What is the Difference Between Play and Work?
What is work and what is not work? Is it work to dig, to carpenter, to plant trees, to feel trees, to ride, to fish, to hunt, to feed chickens, to play the piano, to take photographs, to build a house, to cook, to sew, to trim hats, to mend motor-bicycles? All of these things are work to somebody, and all of them are play to somebody.
There are in fact very few activities which cannot be classed either as work or play according as you choose to regard them. The labourer set free from digging may want to spend his leisure, or part of it, in playing the piano, while the professional pianist may be only too glad to get out and dig at the potato patch. Hence the antithesis between work, as something intolerably tedious, and not-work, as something desirable, is false. The truth is that when a human being is not eating, drinking, sleeping, making love, talking, playing games or merely lounging about - and these things will not fill up a lifetime - he needs work and usually looks for it, though he may not call it work. Above the level of a third- or fourth-grade moron, life has got to be lived largely in terms of effort. For man is not, as the vulgarer hedonists seem to suppose, a kind of walking stomach; he has also got a hand, an eye and a brain. Cease to use your hands, and you have lopped off a huge chunk of your consciousness.
Three things strike me as fascinating about this.

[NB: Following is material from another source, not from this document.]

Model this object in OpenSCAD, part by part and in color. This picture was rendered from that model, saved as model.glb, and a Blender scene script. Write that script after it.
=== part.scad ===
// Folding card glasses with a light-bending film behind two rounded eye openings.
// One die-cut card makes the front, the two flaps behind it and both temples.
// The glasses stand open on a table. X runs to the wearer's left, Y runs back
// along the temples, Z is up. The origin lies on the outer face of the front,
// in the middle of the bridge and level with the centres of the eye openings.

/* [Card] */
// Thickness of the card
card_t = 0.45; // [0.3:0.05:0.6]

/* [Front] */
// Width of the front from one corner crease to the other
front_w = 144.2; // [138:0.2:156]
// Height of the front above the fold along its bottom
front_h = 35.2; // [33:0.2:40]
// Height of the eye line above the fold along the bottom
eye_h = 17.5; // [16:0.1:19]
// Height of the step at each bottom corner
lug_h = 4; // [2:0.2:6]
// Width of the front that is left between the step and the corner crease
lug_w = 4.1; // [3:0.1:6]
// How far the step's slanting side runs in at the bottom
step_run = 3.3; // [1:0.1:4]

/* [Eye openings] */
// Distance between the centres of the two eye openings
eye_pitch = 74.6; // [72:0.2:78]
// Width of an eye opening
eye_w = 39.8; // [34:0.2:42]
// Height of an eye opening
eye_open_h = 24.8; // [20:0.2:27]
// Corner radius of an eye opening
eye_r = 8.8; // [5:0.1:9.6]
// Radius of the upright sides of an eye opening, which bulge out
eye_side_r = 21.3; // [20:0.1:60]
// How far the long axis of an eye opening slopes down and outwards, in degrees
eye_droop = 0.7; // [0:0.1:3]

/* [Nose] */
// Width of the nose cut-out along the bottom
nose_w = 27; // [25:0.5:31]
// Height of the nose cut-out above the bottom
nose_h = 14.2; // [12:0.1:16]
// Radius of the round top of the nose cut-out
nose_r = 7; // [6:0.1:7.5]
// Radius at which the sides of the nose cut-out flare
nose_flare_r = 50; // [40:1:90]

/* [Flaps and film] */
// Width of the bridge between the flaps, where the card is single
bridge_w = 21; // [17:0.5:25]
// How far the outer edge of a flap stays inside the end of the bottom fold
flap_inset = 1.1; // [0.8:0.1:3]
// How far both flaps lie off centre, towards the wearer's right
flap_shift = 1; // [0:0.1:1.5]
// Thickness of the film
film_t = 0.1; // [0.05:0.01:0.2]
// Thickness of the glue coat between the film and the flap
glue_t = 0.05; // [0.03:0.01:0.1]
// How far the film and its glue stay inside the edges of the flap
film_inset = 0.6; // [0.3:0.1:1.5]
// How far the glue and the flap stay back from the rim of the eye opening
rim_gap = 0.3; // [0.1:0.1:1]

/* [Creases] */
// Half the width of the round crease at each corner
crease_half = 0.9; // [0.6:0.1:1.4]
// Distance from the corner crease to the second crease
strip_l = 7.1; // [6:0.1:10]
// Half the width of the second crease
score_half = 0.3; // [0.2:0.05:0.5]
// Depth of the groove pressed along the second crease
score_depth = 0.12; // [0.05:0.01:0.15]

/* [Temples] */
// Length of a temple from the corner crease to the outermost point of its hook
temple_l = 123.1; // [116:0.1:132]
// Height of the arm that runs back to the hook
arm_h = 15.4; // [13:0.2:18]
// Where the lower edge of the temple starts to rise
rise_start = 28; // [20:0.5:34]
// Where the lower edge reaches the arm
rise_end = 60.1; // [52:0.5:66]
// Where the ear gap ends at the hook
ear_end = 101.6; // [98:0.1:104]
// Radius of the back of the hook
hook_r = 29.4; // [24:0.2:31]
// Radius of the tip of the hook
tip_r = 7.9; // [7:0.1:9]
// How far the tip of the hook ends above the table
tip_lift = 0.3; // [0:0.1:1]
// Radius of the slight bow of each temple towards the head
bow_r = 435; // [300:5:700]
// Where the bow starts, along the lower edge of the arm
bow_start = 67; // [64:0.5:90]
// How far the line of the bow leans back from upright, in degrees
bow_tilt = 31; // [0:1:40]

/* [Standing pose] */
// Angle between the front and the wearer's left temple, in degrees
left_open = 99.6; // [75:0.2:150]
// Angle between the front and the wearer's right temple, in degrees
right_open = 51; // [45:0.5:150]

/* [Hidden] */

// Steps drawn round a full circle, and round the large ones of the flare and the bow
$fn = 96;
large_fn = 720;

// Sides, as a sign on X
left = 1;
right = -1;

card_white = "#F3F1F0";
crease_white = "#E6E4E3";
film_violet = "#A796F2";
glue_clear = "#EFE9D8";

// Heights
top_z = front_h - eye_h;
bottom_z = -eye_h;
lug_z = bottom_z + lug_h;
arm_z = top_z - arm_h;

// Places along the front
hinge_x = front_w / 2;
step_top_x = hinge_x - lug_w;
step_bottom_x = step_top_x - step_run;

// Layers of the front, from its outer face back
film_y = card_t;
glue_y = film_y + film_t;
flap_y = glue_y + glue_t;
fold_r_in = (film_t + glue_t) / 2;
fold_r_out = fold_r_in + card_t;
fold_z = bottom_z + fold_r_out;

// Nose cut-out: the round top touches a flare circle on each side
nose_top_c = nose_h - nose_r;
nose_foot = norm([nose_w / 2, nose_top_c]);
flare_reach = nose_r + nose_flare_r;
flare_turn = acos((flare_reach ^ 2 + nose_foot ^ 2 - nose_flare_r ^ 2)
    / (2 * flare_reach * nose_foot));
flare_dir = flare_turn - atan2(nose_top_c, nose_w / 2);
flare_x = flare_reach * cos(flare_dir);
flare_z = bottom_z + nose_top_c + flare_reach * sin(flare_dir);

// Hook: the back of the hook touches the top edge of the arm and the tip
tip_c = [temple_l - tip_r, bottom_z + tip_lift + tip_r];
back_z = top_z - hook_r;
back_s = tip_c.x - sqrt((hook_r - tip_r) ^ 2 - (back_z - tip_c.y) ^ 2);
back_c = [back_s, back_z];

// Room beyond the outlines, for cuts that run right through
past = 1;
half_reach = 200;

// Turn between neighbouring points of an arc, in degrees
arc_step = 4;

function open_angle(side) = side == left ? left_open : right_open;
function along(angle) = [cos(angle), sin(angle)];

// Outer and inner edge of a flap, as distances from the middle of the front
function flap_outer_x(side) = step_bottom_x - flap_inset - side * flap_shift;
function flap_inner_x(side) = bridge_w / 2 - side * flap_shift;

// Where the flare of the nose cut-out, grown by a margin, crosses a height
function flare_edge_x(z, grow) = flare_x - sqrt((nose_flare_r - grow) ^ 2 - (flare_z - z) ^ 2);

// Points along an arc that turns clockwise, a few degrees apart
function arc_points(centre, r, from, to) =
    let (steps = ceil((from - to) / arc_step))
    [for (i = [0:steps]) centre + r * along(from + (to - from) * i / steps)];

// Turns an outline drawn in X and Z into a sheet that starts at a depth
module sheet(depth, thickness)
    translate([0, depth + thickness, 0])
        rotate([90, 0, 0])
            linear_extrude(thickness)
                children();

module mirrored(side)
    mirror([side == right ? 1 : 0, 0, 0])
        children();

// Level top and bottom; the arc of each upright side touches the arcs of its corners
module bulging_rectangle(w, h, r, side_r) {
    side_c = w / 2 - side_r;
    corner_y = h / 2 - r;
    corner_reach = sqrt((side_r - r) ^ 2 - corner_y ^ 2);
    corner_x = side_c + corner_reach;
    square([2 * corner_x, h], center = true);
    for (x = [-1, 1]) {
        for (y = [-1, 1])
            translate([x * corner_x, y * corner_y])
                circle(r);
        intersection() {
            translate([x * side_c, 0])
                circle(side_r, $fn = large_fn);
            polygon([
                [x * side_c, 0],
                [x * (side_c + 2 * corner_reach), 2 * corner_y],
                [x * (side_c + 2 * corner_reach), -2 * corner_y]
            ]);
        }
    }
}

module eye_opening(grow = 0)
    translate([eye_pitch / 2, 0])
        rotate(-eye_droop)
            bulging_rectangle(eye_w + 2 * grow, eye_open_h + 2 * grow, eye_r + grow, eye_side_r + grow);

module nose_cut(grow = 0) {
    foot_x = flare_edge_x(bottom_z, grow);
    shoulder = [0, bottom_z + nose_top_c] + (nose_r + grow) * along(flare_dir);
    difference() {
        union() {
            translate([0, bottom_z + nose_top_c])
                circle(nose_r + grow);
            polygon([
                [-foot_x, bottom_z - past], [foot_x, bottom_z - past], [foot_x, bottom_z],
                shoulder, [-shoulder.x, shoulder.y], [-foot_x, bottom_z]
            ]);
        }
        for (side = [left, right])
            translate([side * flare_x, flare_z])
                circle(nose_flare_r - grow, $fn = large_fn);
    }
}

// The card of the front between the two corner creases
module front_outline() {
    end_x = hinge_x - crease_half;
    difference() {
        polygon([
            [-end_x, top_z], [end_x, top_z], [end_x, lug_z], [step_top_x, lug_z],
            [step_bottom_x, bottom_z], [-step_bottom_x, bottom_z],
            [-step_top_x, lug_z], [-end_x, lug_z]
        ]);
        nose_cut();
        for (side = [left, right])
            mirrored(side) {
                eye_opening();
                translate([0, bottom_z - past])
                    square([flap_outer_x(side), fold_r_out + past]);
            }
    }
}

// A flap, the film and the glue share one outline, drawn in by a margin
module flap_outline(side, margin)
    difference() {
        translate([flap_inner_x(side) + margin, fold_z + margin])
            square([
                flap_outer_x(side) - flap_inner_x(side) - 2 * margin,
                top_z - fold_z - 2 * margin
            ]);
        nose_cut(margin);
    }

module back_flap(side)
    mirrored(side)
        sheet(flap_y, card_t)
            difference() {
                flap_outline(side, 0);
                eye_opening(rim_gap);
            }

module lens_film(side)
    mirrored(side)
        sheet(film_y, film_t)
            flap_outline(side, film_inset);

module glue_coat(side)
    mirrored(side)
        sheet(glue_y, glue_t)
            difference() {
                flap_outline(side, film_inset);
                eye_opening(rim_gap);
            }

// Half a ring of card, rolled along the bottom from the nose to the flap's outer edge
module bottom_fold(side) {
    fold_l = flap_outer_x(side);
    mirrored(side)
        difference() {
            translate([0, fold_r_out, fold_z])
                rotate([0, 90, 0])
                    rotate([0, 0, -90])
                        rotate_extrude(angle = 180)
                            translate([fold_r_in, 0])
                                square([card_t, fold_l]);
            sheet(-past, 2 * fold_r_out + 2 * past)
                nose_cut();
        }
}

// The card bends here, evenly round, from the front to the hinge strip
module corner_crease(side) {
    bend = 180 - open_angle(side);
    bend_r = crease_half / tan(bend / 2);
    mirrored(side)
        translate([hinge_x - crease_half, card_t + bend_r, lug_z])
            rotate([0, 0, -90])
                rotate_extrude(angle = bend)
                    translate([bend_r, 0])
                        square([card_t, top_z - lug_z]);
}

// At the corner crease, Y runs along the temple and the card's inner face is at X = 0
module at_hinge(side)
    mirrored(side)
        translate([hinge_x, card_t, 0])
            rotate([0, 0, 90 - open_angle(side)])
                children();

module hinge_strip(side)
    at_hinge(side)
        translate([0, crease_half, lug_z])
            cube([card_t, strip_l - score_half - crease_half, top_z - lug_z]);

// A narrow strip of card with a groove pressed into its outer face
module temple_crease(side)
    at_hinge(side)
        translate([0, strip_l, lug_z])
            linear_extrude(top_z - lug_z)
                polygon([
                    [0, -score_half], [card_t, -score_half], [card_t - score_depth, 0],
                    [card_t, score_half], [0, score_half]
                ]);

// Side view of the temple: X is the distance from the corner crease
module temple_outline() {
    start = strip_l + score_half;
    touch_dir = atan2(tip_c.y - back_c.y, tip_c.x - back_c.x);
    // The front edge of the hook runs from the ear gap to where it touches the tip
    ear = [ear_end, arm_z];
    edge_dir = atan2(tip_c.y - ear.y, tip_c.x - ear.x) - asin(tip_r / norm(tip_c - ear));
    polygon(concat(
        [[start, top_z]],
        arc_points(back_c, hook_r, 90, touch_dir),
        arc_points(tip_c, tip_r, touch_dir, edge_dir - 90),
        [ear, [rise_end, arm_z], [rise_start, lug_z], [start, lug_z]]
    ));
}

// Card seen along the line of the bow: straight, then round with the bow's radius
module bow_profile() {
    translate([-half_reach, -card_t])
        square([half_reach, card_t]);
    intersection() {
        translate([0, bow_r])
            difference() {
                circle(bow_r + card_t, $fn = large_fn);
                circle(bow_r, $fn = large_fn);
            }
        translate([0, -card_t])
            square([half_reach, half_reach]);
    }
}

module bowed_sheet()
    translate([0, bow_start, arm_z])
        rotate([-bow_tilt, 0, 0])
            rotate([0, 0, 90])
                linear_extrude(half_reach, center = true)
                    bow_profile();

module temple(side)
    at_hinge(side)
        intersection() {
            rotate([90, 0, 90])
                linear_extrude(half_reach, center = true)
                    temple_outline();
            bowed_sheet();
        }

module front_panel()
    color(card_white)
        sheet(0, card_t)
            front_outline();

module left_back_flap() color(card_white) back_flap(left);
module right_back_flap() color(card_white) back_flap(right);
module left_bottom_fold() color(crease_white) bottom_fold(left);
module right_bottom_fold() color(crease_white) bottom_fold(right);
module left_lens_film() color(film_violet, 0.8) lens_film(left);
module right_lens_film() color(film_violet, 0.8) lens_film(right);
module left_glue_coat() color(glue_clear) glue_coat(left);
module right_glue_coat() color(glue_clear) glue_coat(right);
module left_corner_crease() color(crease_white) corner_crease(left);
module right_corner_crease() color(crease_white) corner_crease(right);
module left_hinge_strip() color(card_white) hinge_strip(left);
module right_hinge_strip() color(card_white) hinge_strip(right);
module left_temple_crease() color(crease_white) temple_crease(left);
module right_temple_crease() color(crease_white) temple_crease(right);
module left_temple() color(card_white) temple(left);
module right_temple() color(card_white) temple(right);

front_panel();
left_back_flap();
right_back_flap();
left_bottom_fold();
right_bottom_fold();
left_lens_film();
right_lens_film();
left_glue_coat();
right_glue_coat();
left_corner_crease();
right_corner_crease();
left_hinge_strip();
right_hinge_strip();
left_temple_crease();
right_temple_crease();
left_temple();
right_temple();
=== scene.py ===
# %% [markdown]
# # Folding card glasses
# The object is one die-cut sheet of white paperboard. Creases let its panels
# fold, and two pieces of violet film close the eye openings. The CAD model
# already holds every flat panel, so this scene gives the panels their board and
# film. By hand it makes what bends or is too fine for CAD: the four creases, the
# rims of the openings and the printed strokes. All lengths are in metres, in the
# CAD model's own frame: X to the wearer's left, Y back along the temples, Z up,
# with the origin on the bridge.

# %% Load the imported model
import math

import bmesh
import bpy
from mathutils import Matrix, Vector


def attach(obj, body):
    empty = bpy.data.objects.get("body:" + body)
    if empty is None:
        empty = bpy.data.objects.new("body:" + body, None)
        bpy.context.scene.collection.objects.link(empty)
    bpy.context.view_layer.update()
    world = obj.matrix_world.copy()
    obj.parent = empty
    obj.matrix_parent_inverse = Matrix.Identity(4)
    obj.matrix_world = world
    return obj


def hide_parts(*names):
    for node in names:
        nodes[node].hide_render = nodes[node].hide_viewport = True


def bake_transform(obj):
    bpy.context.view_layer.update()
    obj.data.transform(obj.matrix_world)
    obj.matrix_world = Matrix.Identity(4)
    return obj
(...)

The first is how biblical it sounds to me. If I didn’t know who had written it, I would think it was Lewis. It is a vision of work that should resonate with every Christian, unless we have so uncritically swallowed the world’s pursuit of leisure as an absolute good in itself. Work is not a result of the Fall; it is a gift of God in creation (although, like everything else, it is tainted by the Fall). The prophetic pictures of new creation are filled with people doing things—hammering swords into ploughshares, or whatever it is—and it sounds like Orwell would approve.

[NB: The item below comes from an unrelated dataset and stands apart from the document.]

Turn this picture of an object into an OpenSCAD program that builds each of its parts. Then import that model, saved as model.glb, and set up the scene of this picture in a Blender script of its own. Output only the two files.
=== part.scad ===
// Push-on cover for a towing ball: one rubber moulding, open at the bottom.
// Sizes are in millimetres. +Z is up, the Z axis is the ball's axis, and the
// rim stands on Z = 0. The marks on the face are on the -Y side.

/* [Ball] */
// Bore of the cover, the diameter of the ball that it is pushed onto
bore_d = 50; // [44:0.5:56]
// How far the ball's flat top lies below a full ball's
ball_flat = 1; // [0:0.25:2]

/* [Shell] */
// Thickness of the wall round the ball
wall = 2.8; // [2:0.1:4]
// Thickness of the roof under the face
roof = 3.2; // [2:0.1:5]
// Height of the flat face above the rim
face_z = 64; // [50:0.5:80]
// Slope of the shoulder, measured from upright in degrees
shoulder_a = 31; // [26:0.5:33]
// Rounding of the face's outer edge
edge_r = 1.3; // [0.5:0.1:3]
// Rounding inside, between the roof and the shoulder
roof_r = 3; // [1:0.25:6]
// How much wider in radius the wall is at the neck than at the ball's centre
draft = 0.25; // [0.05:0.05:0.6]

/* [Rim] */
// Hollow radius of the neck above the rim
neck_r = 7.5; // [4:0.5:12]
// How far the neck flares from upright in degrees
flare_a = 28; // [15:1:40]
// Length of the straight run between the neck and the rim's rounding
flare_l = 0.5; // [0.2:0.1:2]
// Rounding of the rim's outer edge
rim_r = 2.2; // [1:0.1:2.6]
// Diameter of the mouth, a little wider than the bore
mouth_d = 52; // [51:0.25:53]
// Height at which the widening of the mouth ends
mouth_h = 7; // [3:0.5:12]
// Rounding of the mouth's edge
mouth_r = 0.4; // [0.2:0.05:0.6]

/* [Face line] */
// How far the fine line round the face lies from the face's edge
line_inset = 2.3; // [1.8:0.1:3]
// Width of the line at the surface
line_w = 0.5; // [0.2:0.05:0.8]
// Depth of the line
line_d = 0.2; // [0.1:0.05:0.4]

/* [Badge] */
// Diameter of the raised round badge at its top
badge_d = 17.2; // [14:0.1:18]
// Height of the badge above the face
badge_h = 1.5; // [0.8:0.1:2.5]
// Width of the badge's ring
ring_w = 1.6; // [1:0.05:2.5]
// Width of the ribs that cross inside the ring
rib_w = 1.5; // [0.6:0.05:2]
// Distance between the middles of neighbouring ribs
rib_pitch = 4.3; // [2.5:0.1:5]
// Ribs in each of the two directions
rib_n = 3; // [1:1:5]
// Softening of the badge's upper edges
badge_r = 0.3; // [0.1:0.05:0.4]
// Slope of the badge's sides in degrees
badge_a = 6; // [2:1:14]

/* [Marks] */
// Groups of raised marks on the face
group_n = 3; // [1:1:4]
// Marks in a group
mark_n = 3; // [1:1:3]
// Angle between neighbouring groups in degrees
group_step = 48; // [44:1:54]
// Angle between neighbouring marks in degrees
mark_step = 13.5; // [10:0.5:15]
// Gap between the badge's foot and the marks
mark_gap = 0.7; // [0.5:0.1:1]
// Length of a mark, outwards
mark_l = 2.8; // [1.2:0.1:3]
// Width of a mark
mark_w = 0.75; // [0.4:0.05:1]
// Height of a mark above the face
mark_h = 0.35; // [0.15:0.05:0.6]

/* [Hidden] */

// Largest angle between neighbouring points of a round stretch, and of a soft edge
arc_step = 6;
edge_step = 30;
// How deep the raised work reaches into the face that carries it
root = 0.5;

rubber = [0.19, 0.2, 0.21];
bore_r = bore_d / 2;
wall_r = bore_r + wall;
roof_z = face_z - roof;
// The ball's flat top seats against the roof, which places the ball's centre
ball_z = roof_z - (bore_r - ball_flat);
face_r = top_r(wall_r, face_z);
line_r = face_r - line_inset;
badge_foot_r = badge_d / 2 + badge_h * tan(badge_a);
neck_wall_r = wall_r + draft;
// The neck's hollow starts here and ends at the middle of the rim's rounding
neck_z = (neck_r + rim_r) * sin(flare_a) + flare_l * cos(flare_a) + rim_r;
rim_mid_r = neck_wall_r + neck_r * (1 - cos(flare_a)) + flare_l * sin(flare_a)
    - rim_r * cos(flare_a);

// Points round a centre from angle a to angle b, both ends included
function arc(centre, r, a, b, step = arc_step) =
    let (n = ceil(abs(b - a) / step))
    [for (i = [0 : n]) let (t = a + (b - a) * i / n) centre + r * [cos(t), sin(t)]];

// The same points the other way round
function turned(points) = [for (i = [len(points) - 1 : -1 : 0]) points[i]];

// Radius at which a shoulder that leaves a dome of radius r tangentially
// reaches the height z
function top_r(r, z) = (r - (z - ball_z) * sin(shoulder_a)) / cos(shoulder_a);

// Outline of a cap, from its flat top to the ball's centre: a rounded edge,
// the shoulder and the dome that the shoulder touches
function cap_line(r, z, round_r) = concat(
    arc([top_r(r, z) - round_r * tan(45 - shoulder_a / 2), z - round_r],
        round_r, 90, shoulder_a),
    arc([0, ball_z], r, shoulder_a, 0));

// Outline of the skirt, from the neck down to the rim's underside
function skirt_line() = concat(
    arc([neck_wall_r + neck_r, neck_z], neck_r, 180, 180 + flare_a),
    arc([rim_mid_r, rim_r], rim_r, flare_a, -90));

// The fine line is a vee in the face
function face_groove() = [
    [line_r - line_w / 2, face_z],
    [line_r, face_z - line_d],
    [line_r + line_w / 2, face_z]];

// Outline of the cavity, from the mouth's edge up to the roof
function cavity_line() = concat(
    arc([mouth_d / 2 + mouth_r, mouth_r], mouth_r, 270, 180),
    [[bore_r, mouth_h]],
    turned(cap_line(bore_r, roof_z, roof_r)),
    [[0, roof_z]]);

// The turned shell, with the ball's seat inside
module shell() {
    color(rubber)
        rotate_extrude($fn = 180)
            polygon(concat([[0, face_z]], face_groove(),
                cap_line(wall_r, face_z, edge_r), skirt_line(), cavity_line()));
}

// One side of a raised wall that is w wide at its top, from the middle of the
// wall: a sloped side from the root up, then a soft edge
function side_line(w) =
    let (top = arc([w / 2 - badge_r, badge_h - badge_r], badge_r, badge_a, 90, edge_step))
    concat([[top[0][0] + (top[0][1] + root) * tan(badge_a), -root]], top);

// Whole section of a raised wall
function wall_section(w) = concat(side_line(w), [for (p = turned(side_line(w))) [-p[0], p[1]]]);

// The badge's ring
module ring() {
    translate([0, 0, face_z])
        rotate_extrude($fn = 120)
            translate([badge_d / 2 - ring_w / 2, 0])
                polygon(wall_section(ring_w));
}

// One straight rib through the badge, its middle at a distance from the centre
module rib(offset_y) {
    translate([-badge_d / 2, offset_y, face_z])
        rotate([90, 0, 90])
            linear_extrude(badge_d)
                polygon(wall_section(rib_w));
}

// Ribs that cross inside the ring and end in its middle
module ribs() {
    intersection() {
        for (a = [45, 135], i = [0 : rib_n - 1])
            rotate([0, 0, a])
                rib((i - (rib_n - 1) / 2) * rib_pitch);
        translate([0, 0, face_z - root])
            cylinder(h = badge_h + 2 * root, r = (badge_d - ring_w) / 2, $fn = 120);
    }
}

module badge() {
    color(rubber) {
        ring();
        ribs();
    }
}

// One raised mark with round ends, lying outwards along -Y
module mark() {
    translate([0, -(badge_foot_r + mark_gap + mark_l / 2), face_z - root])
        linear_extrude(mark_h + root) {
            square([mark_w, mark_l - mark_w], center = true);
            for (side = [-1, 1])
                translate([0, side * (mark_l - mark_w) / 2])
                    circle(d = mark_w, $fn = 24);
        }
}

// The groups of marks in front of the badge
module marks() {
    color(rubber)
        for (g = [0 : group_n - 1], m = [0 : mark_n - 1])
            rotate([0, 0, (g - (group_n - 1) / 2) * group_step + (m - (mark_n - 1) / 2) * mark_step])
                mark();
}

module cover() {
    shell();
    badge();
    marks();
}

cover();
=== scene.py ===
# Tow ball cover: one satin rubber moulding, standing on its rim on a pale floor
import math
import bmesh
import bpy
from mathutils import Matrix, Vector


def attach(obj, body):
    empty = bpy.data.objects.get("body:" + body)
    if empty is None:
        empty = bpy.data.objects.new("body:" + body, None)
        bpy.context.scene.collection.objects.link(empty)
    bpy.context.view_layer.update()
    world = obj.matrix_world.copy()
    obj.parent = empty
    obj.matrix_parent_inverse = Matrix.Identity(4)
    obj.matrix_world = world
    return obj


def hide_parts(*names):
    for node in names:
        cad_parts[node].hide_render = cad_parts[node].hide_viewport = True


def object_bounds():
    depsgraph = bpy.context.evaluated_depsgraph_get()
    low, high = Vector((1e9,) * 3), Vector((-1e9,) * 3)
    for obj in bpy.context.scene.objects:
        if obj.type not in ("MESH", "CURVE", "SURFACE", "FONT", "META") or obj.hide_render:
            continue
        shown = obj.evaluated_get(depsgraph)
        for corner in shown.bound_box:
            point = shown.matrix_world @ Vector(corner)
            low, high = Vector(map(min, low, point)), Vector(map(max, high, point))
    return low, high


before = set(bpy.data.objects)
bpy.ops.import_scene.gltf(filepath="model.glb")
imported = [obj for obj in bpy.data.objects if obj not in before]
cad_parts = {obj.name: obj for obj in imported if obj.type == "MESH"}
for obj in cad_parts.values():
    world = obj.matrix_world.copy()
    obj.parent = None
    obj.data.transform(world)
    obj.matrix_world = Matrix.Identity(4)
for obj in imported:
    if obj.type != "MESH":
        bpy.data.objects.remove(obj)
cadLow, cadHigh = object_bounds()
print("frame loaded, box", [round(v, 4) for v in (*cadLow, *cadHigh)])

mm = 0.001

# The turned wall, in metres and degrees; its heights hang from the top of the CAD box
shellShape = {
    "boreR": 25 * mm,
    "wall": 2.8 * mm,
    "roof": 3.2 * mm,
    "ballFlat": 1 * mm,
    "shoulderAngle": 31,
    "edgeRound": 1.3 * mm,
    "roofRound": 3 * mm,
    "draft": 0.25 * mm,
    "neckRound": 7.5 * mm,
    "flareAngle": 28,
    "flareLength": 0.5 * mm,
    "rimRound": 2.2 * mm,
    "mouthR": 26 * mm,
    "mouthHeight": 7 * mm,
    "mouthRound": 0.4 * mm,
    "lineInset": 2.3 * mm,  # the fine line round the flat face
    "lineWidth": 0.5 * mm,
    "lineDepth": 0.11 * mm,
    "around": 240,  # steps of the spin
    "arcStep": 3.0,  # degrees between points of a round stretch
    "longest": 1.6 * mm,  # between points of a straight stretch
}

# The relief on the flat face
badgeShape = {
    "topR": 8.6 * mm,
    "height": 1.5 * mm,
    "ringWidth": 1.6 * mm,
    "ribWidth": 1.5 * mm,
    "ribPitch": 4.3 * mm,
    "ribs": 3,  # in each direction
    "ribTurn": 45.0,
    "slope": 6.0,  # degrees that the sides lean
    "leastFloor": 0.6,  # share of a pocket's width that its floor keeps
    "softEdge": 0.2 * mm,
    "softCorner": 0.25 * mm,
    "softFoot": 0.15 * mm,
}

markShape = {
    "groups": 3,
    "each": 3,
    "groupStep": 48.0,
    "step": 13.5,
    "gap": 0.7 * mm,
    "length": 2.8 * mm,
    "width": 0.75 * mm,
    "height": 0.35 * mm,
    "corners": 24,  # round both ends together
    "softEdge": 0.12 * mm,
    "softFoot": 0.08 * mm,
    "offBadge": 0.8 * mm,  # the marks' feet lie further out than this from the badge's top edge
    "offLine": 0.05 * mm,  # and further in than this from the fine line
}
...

The second is the overlap between Orwell’s comments here (in 1937) and the satirical dystopia of Huxley’s Brave New World, which was published the previous year. Huxley imagined a world in which nobody lived, in Orwell’s words, “above the level of a third- or fourth-grade moron,” and it wasn’t a pretty sight. One wonders whether the advance of screens in the last eighty years have challenged their analysis—many people do spend many hours a week without using their (our?) hands, after all—or whether, in “lopping off a huge chunk of our consciousness,” they have actually confirmed it.
And the third is the role this observation plays in Orwell’s broader argument about technology, progress and socialism. Orwell’s argument, in nuce, is that 1) we should be drawn to socialism, but 2) most of us are not, because 3) we associate it with a world in which machines have removed the need for human labour, which 4) ultimately makes us soft, squidgy, vapid and degenerate (again, see Brave New World). A world in which humans don’t need to work, he argues, would be a world in which human culture, society and meaning would be unthinkably impoverished; if life is too easy, we disintegrate into fatuity. (It is worth saying that Orwell writes this in a book that, perhaps more than any other, debunks a romantic view of manual labour; his chapters on the backbreaking realities of coal-mining in Wigan in the 1930s are unforgettably grim. Whatever you think of his argument here, he is not naïve.) That, too, is a strikingly Christian observation.
“So, whether you eat or drink, or whatever you do, do all to the glory of God” (1 Cor 10:31).